You remember haiku – from high school English class, perhaps? From China or Japan or someplace like that? Little 17 syllable poems? Well, there’s wisdom in those syllables. I’m here to tell you. Haiku are snapshots of the essence of life. Like Zen, they are grounded in reality. A good haiku is an “aha moment”.
Haiku remind me of chess. Why? I’m glad you asked. Chess, you see, is not just a game. Chess teaches you how to think. Chess teaches you how to negotiate. Chess teaches you that if you attack prematurely in the zero-sum games of life, you will lose. Bruce Pandolfini, famous chess teacher, has expanded on this theme in a book called Every Move Must Have a Purpose: Strategies from Chess for Business and Life. Maybe one day, if you are really nice to me, I will tell you about it. But, that was what you call a brief digression. What I really want to talk about is haiku.

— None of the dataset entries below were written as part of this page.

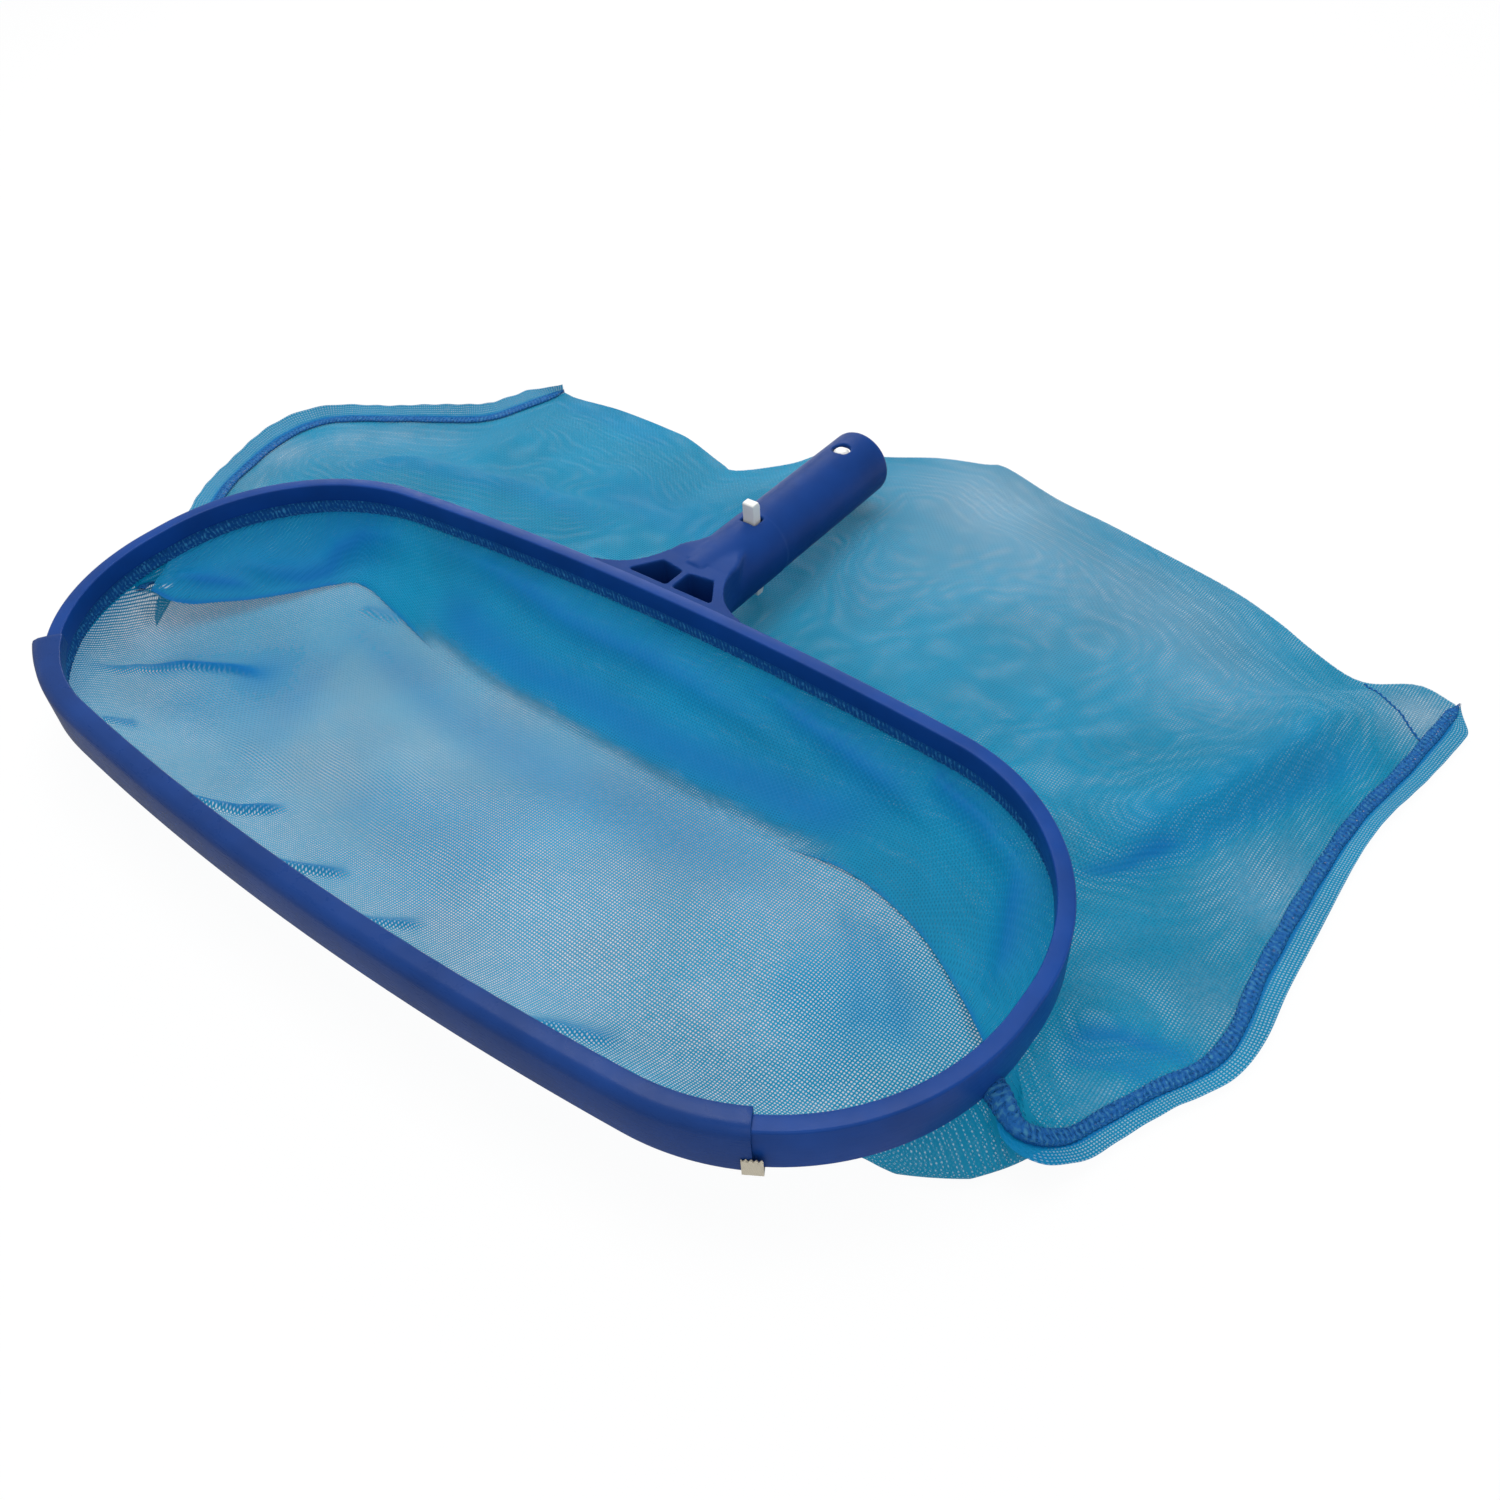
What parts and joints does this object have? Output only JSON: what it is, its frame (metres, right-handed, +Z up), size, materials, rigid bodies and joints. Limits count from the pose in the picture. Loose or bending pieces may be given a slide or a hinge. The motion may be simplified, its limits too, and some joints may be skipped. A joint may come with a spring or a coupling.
{
  "type": "leaf skimmer net",
  "caption": "Pool leaf skimmer head: a wide moulded hoop on a pole socket, with a sewn net bag lying behind it and a sprung lock clip in the socket.",
  "frame": {"origin": "on the pole socket's axis, in the plane of the clip's lock buttons, 118.5 mm behind the hoop's rear edge", "axes": "+Y along the socket's axis, the way the pole leaves; +X along the hoop's long side; +Z up, out of the hoop's mouth"},
  "size_m": [0.565, 0.3793, 0.0474],
  "materials": {
    "hoop_plastic": "satin moulded royal-blue plastic",
    "lip_plastic": "satin blue-violet plastic",
    "net_cloth": "fine open-weave net, bright blue",
    "seam_cloth": "overlocked net edge, darker blue",
    "cord": "cream braided cord",
    "clip_plastic": "off-white acetal"
  },
  "bodies": {
    "frame": {"hoop_frame": "hoop_plastic", "handle_yoke": "hoop_plastic", "pole_socket": "hoop_plastic", "front_lip": "lip_plastic", "net_hem": "seam_cloth", "hem_cord": "cord", "hem_cord_tail": "cord", "net_lower_panel": "net_cloth", "net_upper_panel": "net_cloth", "left_side_seam": "seam_cloth", "right_side_seam": "seam_cloth", "clip_bend": "clip_plastic"},
    "upper_arm": {"clip_upper_arm": "clip_plastic"},
    "lower_arm": {"clip_lower_arm": "clip_plastic"}
  },
  "joints": [
    {"name": "upper_arm_flex", "type": "hinge", "parent": "frame", "child": "upper_arm", "pos_m": [0, -0.094, 0.0032], "axis": [1, 0, 0], "range_deg": [-2.6, 1.9], "stiffness_Nm_per_rad": 8},
    {"name": "lower_arm_flex", "type": "hinge", "parent": "frame", "child": "lower_arm", "pos_m": [0, -0.094, -0.0032], "axis": [-1, 0, 0], "range_deg": [-2.6, 1.9], "stiffness_Nm_per_rad": 8}
  ]
}
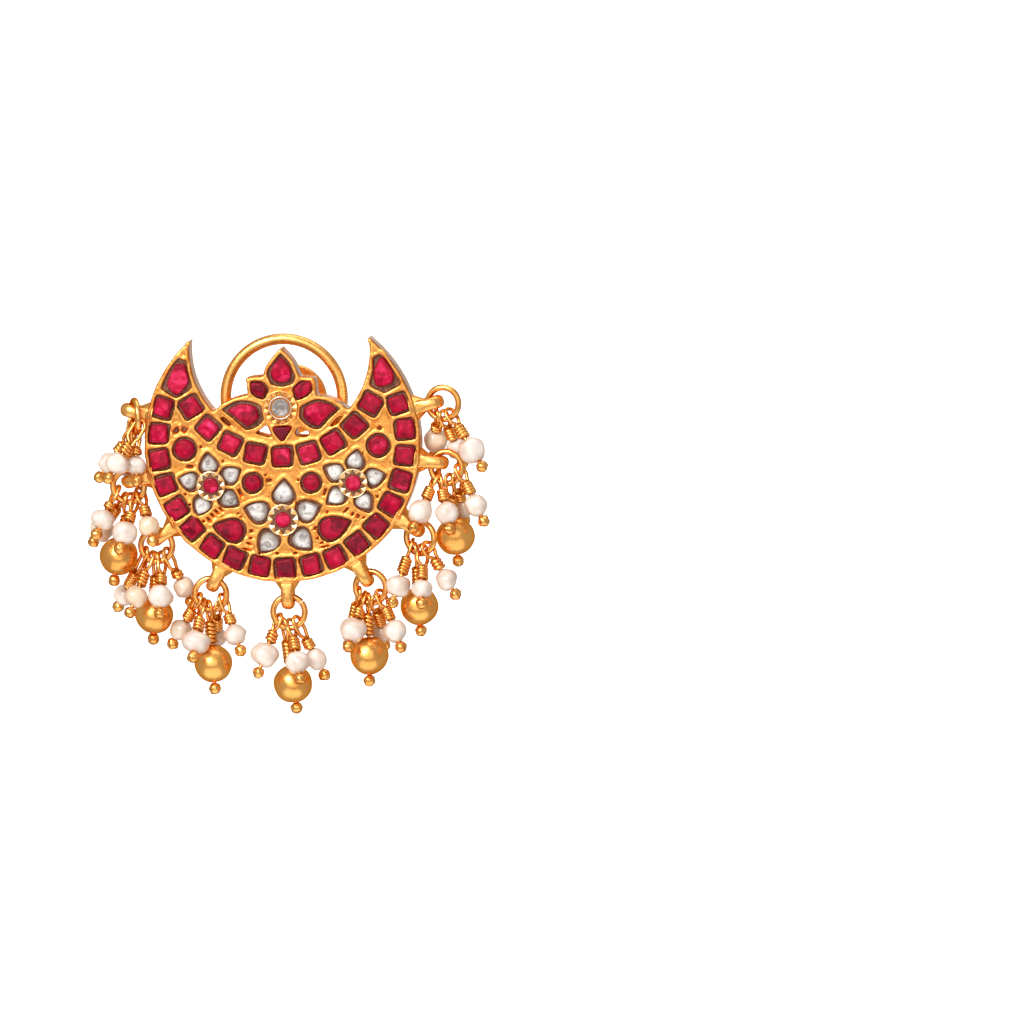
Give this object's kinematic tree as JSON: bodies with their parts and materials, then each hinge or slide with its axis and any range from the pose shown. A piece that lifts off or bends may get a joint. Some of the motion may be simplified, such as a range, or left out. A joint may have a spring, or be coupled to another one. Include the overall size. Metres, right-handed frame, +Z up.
{
  "type": "earring",
  "caption": "Crescent ear drop with stone-set lotus and flowers, hinged ear wire, post and nut, and a rim of jump rings with pearl and bead bunches on wrapped head pins.",
  "frame": {"origin": "foot of the ear post, on the post's axis at the plate's back", "axes": "+X to the right seen from the stone side, +Y out of the plate's back along the ear post, +Z up"},
  "size_m": [0.0451, 0.0172, 0.0419],
  "materials": {
    "gold": "satin gold with polished ridges",
    "gold_wire": "polished gold wire",
    "gold_bead": "softly brushed gold",
    "ruby": "cut red stone with a closed back",
    "polki": "cut colourless stone over foil",
    "pearl": "pearl lustre"
  },
  "bodies": {
    "setting": {"setting_plate": "gold", "outer_row_rubies": "ruby", "inner_row_rubies": "ruby", "lotus_rubies": "ruby", "lotus_centre_polki": "polki", "horn_ruby_1": "ruby", "horn_ruby_2": "ruby", "round_ruby_1": "ruby", "round_ruby_2": "ruby", "round_ruby_3": "ruby", "round_ruby_4": "ruby", "drop_ruby_1": "ruby", "drop_ruby_2": "ruby", "flower_ruby_1": "ruby", "flower_ruby_2": "ruby", "flower_ruby_3": "ruby", "flower_polki_1": "polki", "flower_polki_2": "polki", "flower_polki_3": "polki", "jump_ring_1": "gold_wire", "jump_ring_2": "gold_wire", "jump_ring_3": "gold_wire", "jump_ring_4": "gold_wire", "jump_ring_5": "gold_wire", "jump_ring_6": "gold_wire", "jump_ring_7": "gold_wire", "jump_ring_8": "gold_wire", "jump_ring_9": "gold_wire", "head_pins_1": "gold_wire", "head_pins_2": "gold_wire", "head_pins_3": "gold_wire", "head_pins_4": "gold_wire", "head_pins_5": "gold_wire", "head_pins_6": "gold_wire", "head_pins_7": "gold_wire", "head_pins_8": "gold_wire", "head_pins_9": "gold_wire", "pearls_1": "pearl", "pearls_2": "pearl", "pearls_3": "pearl", "pearls_4": "pearl", "pearls_5": "pearl", "pearls_6": "pearl", "pearls_7": "pearl", "pearls_8": "pearl", "pearls_9": "pearl", "gold_bead_2": "gold_bead", "gold_bead_3": "gold_bead", "gold_bead_4": "gold_bead", "gold_bead_5": "gold_bead", "gold_bead_6": "gold_bead", "gold_bead_7": "gold_bead", "gold_bead_8": "gold_bead"},
    "ear_wire": {"ear_loop": "gold"},
    "nut": {"ear_nut": "gold"}
  },
  "joints": [
    {"name": "loop_swing", "type": "hinge", "parent": "setting", "child": "ear_wire", "pos_m": [0, 0.00115, -0.007], "axis": [-1, 0, 0], "range_deg": [0, 95]},
    {"name": "nut_slide", "type": "slide", "parent": "setting", "child": "nut", "axis": [0, 1, 0], "range_m": [-0.0045, 0.0012]}
  ]
}
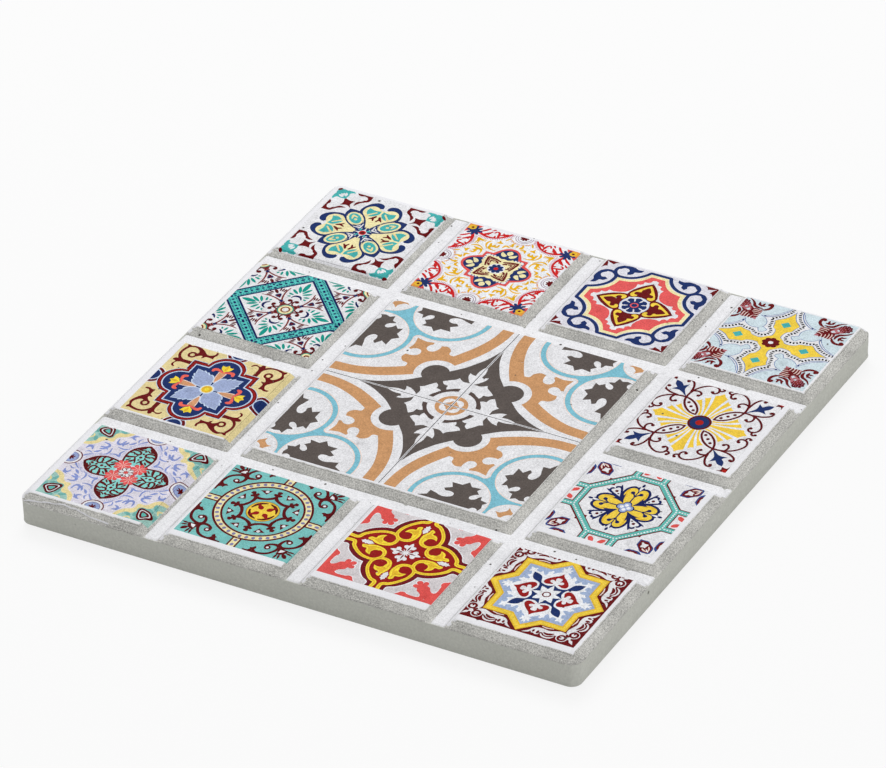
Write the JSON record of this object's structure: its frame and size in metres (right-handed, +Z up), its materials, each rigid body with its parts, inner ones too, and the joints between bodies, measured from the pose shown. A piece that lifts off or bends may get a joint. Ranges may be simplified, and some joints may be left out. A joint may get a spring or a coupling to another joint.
{
  "type": "trivet",
  "caption": "Square cement trivet with a patchwork of raised, bevelled tiles in traditional printed patterns around one larger tile.",
  "frame": {"origin": "centre of the plane the pads stand on", "axes": "+X to the right and +Y to the back of the pictured view, +Z up"},
  "size_m": [0.2, 0.2, 0.012],
  "materials": {
    "cement_slab": "smooth cast cement, matt",
    "cement_tile": "rough sandy cement, matt",
    "white_coat": "fine grained white coat, matt",
    "pad_foam": "matt foam rubber",
    "print_centre": "matt print on a white coat",
    "print_front_left": "matt print on a white coat",
    "print_front_mid_left": "matt print on a white coat",
    "print_front_mid_right": "matt print on a white coat",
    "print_front_right": "matt print on a white coat",
    "print_right_mid_front": "matt print on a white coat",
    "print_right_mid_back": "matt print on a white coat",
    "print_back_right": "matt print on a white coat",
    "print_back_mid_right": "matt print on a white coat",
    "print_back_mid_left": "matt print on a white coat",
    "print_back_left": "matt print on a white coat",
    "print_left_mid_back": "matt print on a white coat",
    "print_left_mid_front": "matt print on a white coat"
  },
  "bodies": {
    "root": {"base_slab": "cement_slab", "joint_lattice": "white_coat", "tile_centre": "cement_tile", "tile_front_left": "cement_tile", "tile_front_mid_left": "cement_tile", "tile_front_mid_right": "cement_tile", "tile_front_right": "cement_tile", "tile_right_mid_front": "cement_tile", "tile_right_mid_back": "cement_tile", "tile_back_right": "cement_tile", "tile_back_mid_right": "cement_tile", "tile_back_mid_left": "cement_tile", "tile_back_left": "cement_tile", "tile_left_mid_back": "cement_tile", "tile_left_mid_front": "cement_tile", "print_centre": "print_centre", "print_front_left": "print_front_left", "print_front_mid_left": "print_front_mid_left", "print_front_mid_right": "print_front_mid_right", "print_front_right": "print_front_right", "print_right_mid_front": "print_right_mid_front", "print_right_mid_back": "print_right_mid_back", "print_back_right": "print_back_right", "print_back_mid_right": "print_back_mid_right", "print_back_mid_left": "print_back_mid_left", "print_back_left": "print_back_left", "print_left_mid_back": "print_left_mid_back", "print_left_mid_front": "print_left_mid_front", "foot_pads": "pad_foam"}
  },
  "joints": []
}
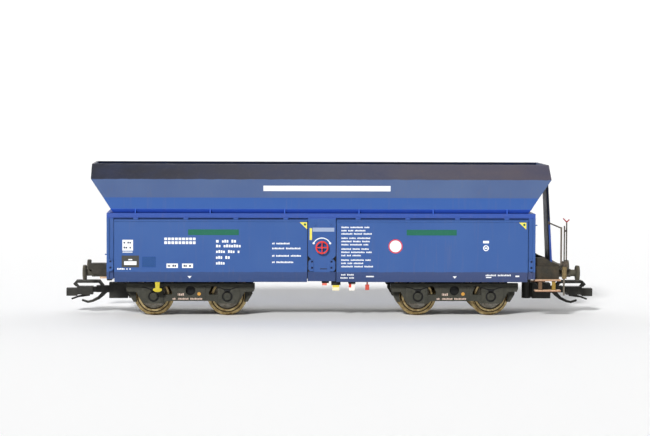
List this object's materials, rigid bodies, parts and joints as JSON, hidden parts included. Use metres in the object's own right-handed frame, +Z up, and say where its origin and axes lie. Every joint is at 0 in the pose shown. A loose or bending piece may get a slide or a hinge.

Like chess is not just a game, haiku is not just an exercise in writing silly ditties. Haiku teach you to see differently, to relate differently to “reality” or whatever you call the Other – that which is not “you”. More importantly, for our purposes, writing haiku can increase your wisdom. What? That’s right. That’s what I said: scribbling 17 syllable oriental poems can make you more sage (sager?).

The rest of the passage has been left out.